How to find the largest UDP packet I can send without fragmenting?

允我心安 提交于 2019-11-27 17:04:56

The following doesn't answer your question directly but you might find it interesting; it says that IP packets can be disassembled/reassembled, and therefore bigger than limit on the underling media (e.g. 1500-byte Ethernet): Resolve IP Fragmentation, MTU, MSS, and PMTUD Issues with GRE and IPSEC


More on this topic:

I don't know about generating ICMP via an API on Windows: at one time such an API was proposed, and was controversial because people argued that would make it easy to write software that implements denial-of-service functionality by generating a flood of ICMP messages.

No, it looks like it is implemented: see for example Winsock Programmer's FAQ Examples: Ping: Raw Sockets Method.

So, to discover MTU, generate ping packets with the 'do not fragment' flag.

Maybe there's an easier API than this, I don't know; but I hope I've given you to understand the underlying protocol[s].

Nikolai Fetissov

In addition to all the previous answers, quoting the classic:

IPv4 and IPv6 define minimum reassembly buffer size, the minimum datagram size that we are guaranteed any implementation must support. For IPv4, this is 576 bytes. IPv6 raises this to 1,280 bytes.


This pretty much means that you want to limit your datagram size to under 576 if you work over public internet and you control only one side of the exchange - that's what most of the standard UDP-based protocols do.

Also note that PMTU is a dynamic property of the path. This is one of the things TCP deals with for you. Unless you are ready to re-implement lots of sequencing, timing, and retransmission logic, use TCP for any critical networking. Benchmark, test, profile, i.e. prove that TCP is your bottleneck, only then consider UDP.

This is an interesting topic for me. Perhaps some practical results might be of interest when delivering chunky UDP data around the real world internet via UDP, and with a transmission rate of 1 packet a second, data continues to turn up with minimal packet loss up to about 2K. Over this and you start running into issues, but regularly we delivered 1600+ bytes packets without distress - this is over GPRS mobile networks as well as WAN world wide. At ~1K assuming the signal is stable (its not!) you get low packet loss.

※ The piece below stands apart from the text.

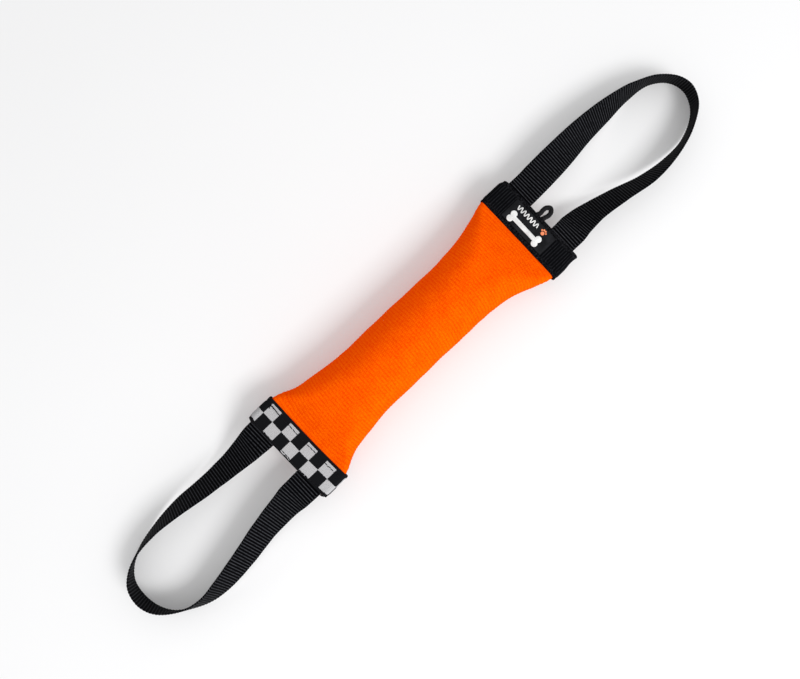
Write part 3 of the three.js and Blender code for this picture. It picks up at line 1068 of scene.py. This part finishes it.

Interestingly its not the odd packet, but often a squall of packets for a few seconds - which presumably is why VoIP calls just collapse occasionally.

Your own MTU is available in the registry, but the MTU in practice is going to the smallest MTU in the path between your machine and the destination. Its both variable and can only be determined empirically. There are a number of RFCs showing how to determine it.

LAN's can internally have very large MTU values, since the network hardware is typically homogeneous or at least centrally administrated.

For UDP applications you must handle end-to-end MTU yourself if you want to avoid IP fragmentation or dropped packets. The recommended approach for any application is to do your best to use PMTU to pick your maximum datagram, or send datagrams < minimum PMTU

https://tools.ietf.org/html/rfc5405#section-3.2

Unicast UDP Usage Guidelines for Application Designers "SHOULD NOT send datagrams that exceed the PMTU, SHOULD discover PMTU or send datagrams < minimum PMTU

Windows appears to settings and access to PMTU information via it's basic socket options interface:

You can make sure PMTU discover is on via IP_MTU_DISCOVER, and you can read the MTU via IP_MTU.